Bad Credit Loans
Can Offer Opportunity
By Sharon Secor Direct Lending Solutions Staff Writer Sliding into the sub-prime borrowing category due to bad
credit is something that can happen to almost anyone, despite the best
of fiscal plans. Occasionally the unexpected simply happens, such as
a catastrophic event or illness, and sometimes it just takes some people
a bit longer to get their fiscal balance or to mature financially. Whatever
the cause of your sub-prime borrower status, rest assured that it does
not spell the end of opportunity for you. There are bad credit loans
available and, when used correctly, this type of loan can help you to
re-establish your credit rating. The Increase In Opportunities For Bad Credit Loans During the past decade, there has been a significant growth
in the number of sub-prime borrowing opportunities, as well as in the
types of bad credit loans available. For example, according to a USA
Today report, “sub-prime mortgage activity grew an average 25% a
year from 1994 to 2003.” In addition to mortgages, the range of bad credit
loans includes bad credit car loans, secured loans and personal loans.
According to the USA Today story, you are not alone in seeking a sub-prime
borrowing opportunity, as one major online lender quoted, Amerisave,
indicated that about 33% of those in the United States fall into this
category. However, with the increase in bad credit
loan opportunities has come a rise in fraudulent and predatory loans.
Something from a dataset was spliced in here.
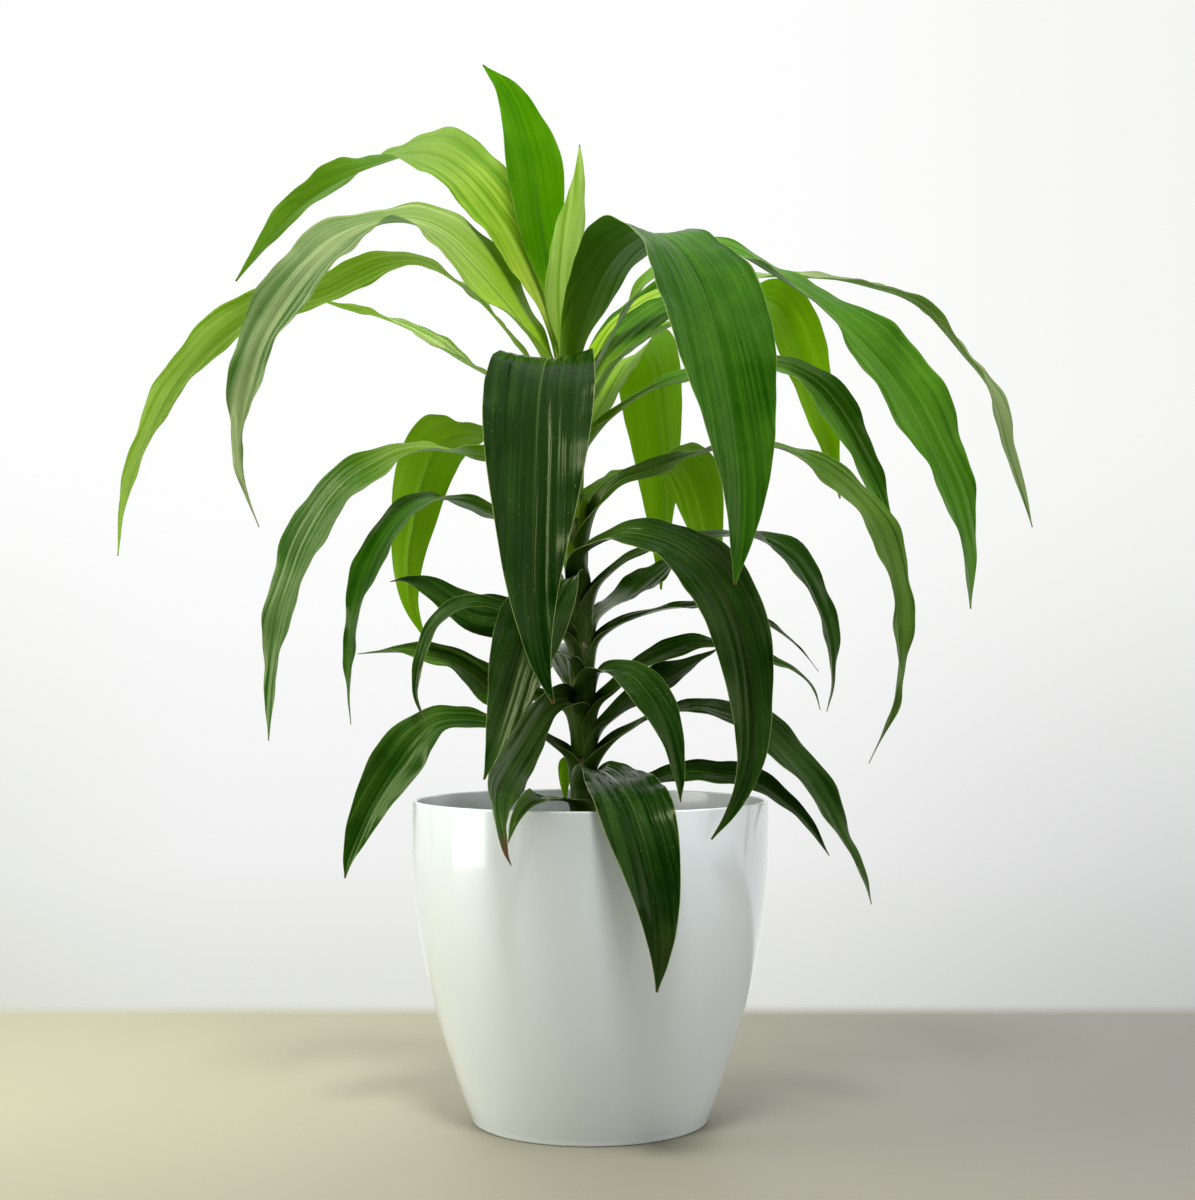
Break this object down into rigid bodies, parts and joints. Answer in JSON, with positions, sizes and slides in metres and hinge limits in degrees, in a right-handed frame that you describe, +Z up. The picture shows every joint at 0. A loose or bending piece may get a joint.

This makes it especially important to be an informed consumer. That
way, you avoid doing further damage to your credit and finances, and
even have the opportunity to begin to improve your credit rating and
work your way back into the prime category by performing well with
a bad credit loan from a reputable lender. How Sub-prime, Or Bad Credit, Loans Differ From Prime The primary differences between the two loan groups lie
in the greater need for the sub-prime lender to protect themselves against
default, as the odds are higher that a sub-prime borrower may struggle
more to keep to the repayment schedule. Therefore, when taking out a
bad credit loan of any sort, you can expect to be subject to a higher
interest rate. Often, a higher down payment is required and the fees
associated with obtaining the loan will be greater than those requested
of borrowers with better credit ratings. Pre-payment penalties may also
bear looking at, as these can also run a bit more than those associated
with good credit loans While this bit of extra protection for the lender
is not unreasonable, it is essential to do your research to make sure
that these higher costs are not excessive. Types Of Bad Credit Loans Typically Available One of the most popular of the bad credit loan types is
the sub-prime home mortgage. Often, their availability can be the difference
between owning a home and not. In many cases, it is worthwhile to take
on this type of debt, but only when done so in a cautious manner that
takes into account the concrete reality of your finances. Easier
access to credit, via both legitimate sub-prime lenders and predatory
lenders, often makes far too
much money available to borrowers than is really practical, and
in the excitement of being able to get financing for a home, borrowers
may end up with more house than they can really afford. This has contributed
to record
levels of home
foreclosures, as well as to the housing
market bubble, in which prices and values of homes have been artificially
inflated by so much action in the real estate market. It is better
to borrow conservatively when doing so in the sub-prime home mortgage
category, taking on debt for the house you need now and working towards
improving your credit rating and finances so that you are able to get
the house that you want in the future. Bad credit
debt consolidation loans are also among those sought after, and with
good reason. A bad credit debt consolidation loan that comes from
a reputable lender can be a valuable tool to a borrower committed
to improving his financial situation and repairing credit. As with
any sub-prime category loan, the associated costs and interest will
typically be a bit higher. However, by taking the time to carefully
shop for the right loan, comparing terms and costs, it is possible
to find the right bad credit debt consolidation loan, one that can
serve to help get your finances back on the right track. Other
types of bad credit loans include personal loans and automobile
loans. With the higher interest rates and fees typical of bad credit
loans, it is worthwhile to give long and hard consideration to
whether or not taking out the loan is the only or best option for
you fiscally. It may make more sense to put off the personal loan
for as long as possible or perhaps to drive the old auto a bit
longer or consider buying used vehicle, and work on improving
your credit before attempting to take out a loan. Of course,
sometimes that is not possible and a loan is essential now. In
this case, you’ll want to do careful research on the opportunities
available to you, making sure to get the best loan deal possible. Another
type of bad credit loan, one that differs from the others by
having less to do with credit rating and more to do with income,
is the cash advance loan, often referred to as a payday loan.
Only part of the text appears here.